Uitwerking opdracht
- Als het aantal gebruikte woorden minder is dan wat is voorgeschreven worden minder punten gegeven.
Inhoudelijke correctheid
- overgangen: gebruik van voegwoorden, betrekkelijk voornaamwoord, tijdsbepalingen etc. waardoor de tekst goed in elkaar overloopt en samenhang vertoont.
- Taalgebruik correct: gebruik van de juiste beleefdheidsvormen: Sie/Ihnen, möchten, etc.
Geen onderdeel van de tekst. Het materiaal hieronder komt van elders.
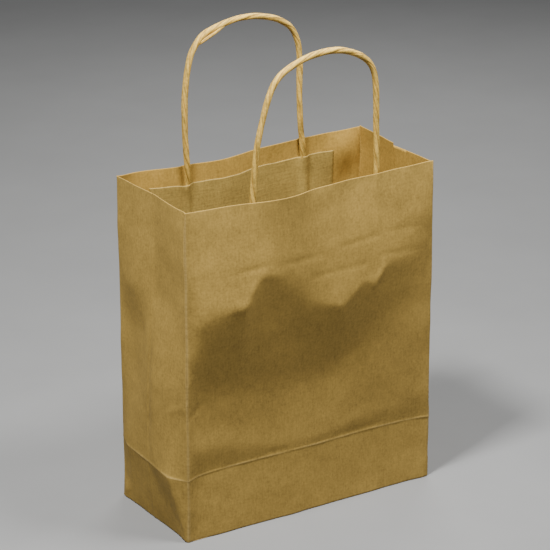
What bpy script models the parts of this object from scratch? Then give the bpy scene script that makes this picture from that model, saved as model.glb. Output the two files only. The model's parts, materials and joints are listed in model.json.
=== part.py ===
"""Kraft paper carrier gift bag with two twisted paper cord handles, standing open.

Metres, +Z up. The origin is the centre of the face the bag rests on, and the front panel faces -Y.
Each wall is a flat plate whose origin lies on the crease it folds about. The bag collapses by its
gussets: both gusset halves fold inwards and the front panel travels straight back, so the six
creases stay parallel to Z. The base flaps stay under the walls. Each handle hinges above the rim.
"""

import math

import bmesh
import bpy
from mathutils import Vector

# Driving dimensions of the bag
BAG_WIDTH = 0.184
BAG_DEPTH = 0.084
BAG_HEIGHT = 0.220
WALL = 0.0006
LAYER = 0.0004
COVER_PLY = 0.0005
GAP = 0.0003

# Handle patches and twisted cords
PATCH_WIDTH = 0.140
PATCH_BOTTOM = 0.170
PATCH_TOP = 0.208
CORD_RADIUS = 0.0021
LEG_X = 0.0465
CORD_END_Z = 0.174
SWING_Z = 0.223
LEG_CUT_Z = 0.2198
ARCH_CUT_Z = 0.221

# Base and seam
FLAP_OVERLAP = 0.009
GUSSET_FLAP_REACH = 0.037
GUSSET_FLAP_TIP = 0.010
LAP_WIDTH = 0.012
LAP_FROM_CREASE = 0.0015
LAP_TOP_DROP = 0.002

# Places worked out from the dimensions above
HALF_WIDTH = BAG_WIDTH / 2
HALF_DEPTH = BAG_DEPTH / 2
INNER_X = HALF_WIDTH - WALL
INNER_Y = HALF_DEPTH - WALL
PITCH = LAYER + GAP
WALL_BOTTOM = 3 * PITCH
CORD_OFFSET = 2 * GAP + LAYER + CORD_RADIUS
CORD_Y = INNER_Y - CORD_OFFSET

# The free arch of each handle as (x, z), from the left leg over the top to the right leg
BACK_ARCH = [
    (-0.0465, ARCH_CUT_Z), (-0.0470, 0.242), (-0.0472, 0.264), (-0.0444, 0.2855),
    (-0.0390, 0.2975), (-0.0310, 0.3045), (-0.0175, 0.3084), (-0.0020, 0.3093),
    (0.0120, 0.3078), (0.0250, 0.3040), (0.0355, 0.2970), (0.0412, 0.2860),
    (0.0430, 0.2720), (0.0430, 0.2530), (0.0443, 0.2360), (0.0465, ARCH_CUT_Z),
]
FRONT_ARCH = [
    (-0.0465, ARCH_CUT_Z), (-0.0442, 0.238), (-0.0412, 0.256), (-0.0372, 0.2715),
    (-0.0320, 0.2865), (-0.0250, 0.2954), (-0.0130, 0.3012), (0.0010, 0.3044),
    (0.0160, 0.3046), (0.0290, 0.3010), (0.0400, 0.2944), (0.0458, 0.2855),
    (0.0474, 0.2720), (0.0480, 0.2520), (0.0480, 0.2360), (0.0465, ARCH_CUT_Z),
]
STEPS_PER_SPAN = 3
RIDGE_STEPS = 8

# Linear base colour and roughness of each paper
KRAFT = ((0.43, 0.28, 0.095), 0.85)
KRAFT_FLAP = ((0.38, 0.25, 0.085), 0.88)
PATCH_PAPER = ((0.30, 0.22, 0.10), 0.90)
CORD_PAPER = ((0.62, 0.43, 0.17), 0.75)


def clear_scene():
    for obj in list(bpy.data.objects):
        bpy.data.objects.remove(obj, do_unlink=True)


def finish_object(obj, pivot, paper):
    """Links the object with its origin at the pivot and gives it a material of its own."""
    obj.location = pivot
    bpy.context.scene.collection.objects.link(obj)
    colour, roughness = paper
    material = bpy.data.materials.new(obj.name)
    material.use_nodes = True
    shader = material.node_tree.nodes["Principled BSDF"]
    shader.inputs["Base Color"].default_value = (*colour, 1.0)
    shader.inputs["Roughness"].default_value = roughness
    shader.inputs["Metallic"].default_value = 0.0
    obj.data.materials.append(material)
    return obj


def attach(child, parent):
    """Parents one object to another without moving it."""
    child.parent = parent
    child.location = child.location - parent.matrix_basis.translation
    return child


def prism(name, outline, depth, pivot, paper):
    """A closed solid: the outline's corners (x, y, z), extruded along the depth vector."""
    mesh = bpy.data.meshes.new(name)
    work = bmesh.new()
    corners = [work.verts.new(Vector(corner) - Vector(pivot)) for corner in outline]
    face = work.faces.new(corners)
    extruded = bmesh.ops.extrude_face_region(work, geom=[face])
    moved = [item for item in extruded["geom"] if isinstance(item, bmesh.types.BMVert)]
    bmesh.ops.translate(work, verts=moved, vec=Vector(depth))
    bmesh.ops.recalc_face_normals(work, faces=work.faces)
    work.to_mesh(mesh)
    work.free()
    return finish_object(bpy.data.objects.new(name, mesh), pivot, paper)


def plate(name, x_range, y_range, z_range, pivot, paper):
    """A flat rectangular sheet of card or paper."""
    (x0, x1), (y0, y1), (z0, z1) = x_range, y_range, z_range
    outline = [(x0, y0, z0), (x1, y0, z0), (x1, y1, z0), (x0, y1, z0)]
    return prism(name, outline, (0, 0, z1 - z0), pivot, paper)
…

- taalgebruik niet correct: bijv. gebruik van korte vormen waar dit niet correct is; gebruik van spreektaal, scheldwoorden etc.
Woordkeus
- storende herhaling: herhaald gebruik van dezelfde woorden, uitdrukkingen, geen gebruik van synoniemen.
- Passende woordkeus: formeel taalgebruik zoals genitiv i.p.v. dativ, gebruik Konjunktiv
- letterlijke vertaling Nederlands idioom
Grammatica, Spelling en interpunctie
- elementaire grammatica: correct gebruik van de naamvallen, werkwoordsvervoeging, persoonlijk voornaamwoorden etc.
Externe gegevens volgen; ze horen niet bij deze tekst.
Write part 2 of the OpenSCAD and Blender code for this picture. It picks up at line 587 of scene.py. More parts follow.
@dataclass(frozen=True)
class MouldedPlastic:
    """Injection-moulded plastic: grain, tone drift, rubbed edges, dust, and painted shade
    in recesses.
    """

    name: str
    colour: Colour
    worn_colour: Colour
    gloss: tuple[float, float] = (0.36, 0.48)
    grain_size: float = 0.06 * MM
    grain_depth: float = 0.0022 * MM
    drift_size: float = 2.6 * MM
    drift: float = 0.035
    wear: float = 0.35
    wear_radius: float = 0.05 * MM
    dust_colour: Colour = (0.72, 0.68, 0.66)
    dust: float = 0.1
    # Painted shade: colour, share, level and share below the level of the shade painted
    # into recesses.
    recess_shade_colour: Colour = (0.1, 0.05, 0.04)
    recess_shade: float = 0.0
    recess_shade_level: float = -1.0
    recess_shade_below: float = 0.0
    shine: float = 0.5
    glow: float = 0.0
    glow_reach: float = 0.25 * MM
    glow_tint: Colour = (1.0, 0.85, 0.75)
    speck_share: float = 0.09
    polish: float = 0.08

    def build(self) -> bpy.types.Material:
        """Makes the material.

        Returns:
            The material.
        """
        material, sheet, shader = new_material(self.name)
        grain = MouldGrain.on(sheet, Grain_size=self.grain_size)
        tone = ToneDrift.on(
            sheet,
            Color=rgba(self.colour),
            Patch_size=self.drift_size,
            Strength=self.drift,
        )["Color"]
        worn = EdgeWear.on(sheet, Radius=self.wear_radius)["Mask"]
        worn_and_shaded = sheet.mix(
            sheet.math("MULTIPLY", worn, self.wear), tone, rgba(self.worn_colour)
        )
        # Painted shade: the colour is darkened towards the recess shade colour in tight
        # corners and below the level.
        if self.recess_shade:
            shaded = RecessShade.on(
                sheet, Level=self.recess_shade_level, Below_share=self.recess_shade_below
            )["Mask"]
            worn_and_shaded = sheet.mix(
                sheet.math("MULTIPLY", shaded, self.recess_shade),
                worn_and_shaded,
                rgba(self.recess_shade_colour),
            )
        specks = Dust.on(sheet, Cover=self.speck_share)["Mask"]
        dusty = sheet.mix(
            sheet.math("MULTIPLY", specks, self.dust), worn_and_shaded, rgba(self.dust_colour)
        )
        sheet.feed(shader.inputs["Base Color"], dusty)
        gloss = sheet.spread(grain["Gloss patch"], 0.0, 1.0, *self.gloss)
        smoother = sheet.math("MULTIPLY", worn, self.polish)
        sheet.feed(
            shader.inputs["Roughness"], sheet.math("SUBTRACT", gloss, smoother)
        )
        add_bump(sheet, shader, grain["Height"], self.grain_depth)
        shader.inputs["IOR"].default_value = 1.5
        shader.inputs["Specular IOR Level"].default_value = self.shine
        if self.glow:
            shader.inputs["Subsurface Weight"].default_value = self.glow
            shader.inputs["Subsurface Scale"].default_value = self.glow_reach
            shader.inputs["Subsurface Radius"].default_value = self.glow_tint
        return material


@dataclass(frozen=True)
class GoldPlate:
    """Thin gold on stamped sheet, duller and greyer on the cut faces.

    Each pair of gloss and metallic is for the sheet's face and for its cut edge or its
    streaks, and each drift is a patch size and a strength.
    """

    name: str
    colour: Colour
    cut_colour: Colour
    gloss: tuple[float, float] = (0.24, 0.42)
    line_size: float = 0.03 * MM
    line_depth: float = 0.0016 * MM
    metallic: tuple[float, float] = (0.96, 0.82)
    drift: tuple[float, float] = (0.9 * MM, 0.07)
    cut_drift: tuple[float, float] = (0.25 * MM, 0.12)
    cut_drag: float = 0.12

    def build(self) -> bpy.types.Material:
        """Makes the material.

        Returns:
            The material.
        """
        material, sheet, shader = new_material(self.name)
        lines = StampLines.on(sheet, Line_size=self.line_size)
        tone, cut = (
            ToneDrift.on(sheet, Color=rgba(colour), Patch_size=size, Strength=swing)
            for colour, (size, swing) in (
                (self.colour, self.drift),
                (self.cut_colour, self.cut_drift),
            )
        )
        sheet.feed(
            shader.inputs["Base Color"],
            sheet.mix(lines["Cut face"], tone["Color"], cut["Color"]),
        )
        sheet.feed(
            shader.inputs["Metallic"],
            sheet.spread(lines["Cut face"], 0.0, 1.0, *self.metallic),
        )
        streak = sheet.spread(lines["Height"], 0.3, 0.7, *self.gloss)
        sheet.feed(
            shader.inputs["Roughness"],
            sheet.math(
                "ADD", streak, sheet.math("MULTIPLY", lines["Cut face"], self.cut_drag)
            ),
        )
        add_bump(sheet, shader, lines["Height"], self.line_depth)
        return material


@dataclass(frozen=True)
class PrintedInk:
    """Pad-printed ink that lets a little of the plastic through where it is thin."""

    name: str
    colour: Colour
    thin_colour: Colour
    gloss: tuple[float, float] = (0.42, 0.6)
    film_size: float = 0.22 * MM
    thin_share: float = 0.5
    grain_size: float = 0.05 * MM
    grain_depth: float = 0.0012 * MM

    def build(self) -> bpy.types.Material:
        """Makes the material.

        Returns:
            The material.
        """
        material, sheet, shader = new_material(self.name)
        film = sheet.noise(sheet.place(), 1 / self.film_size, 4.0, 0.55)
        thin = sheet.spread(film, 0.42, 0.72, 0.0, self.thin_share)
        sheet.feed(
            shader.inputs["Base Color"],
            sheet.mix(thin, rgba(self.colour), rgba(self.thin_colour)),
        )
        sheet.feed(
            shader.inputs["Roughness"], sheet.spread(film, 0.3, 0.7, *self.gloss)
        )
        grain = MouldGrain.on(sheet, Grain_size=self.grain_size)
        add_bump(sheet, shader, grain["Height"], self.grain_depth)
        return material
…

- Nederlandse grammatica: bijv. gebruik van de Nederlandse woordvolgorde
- elementaire spelfouten: hoofdlettergebruik, Umlaute etc.
- storende fouten: spelfouten die leiden tot een andere betekenis, bijv. schön-schon
- storende fouten in interpunctie: een komma gebruiken waar een punt zou moeten staan en een nieuwe zin zou moeten beginnen.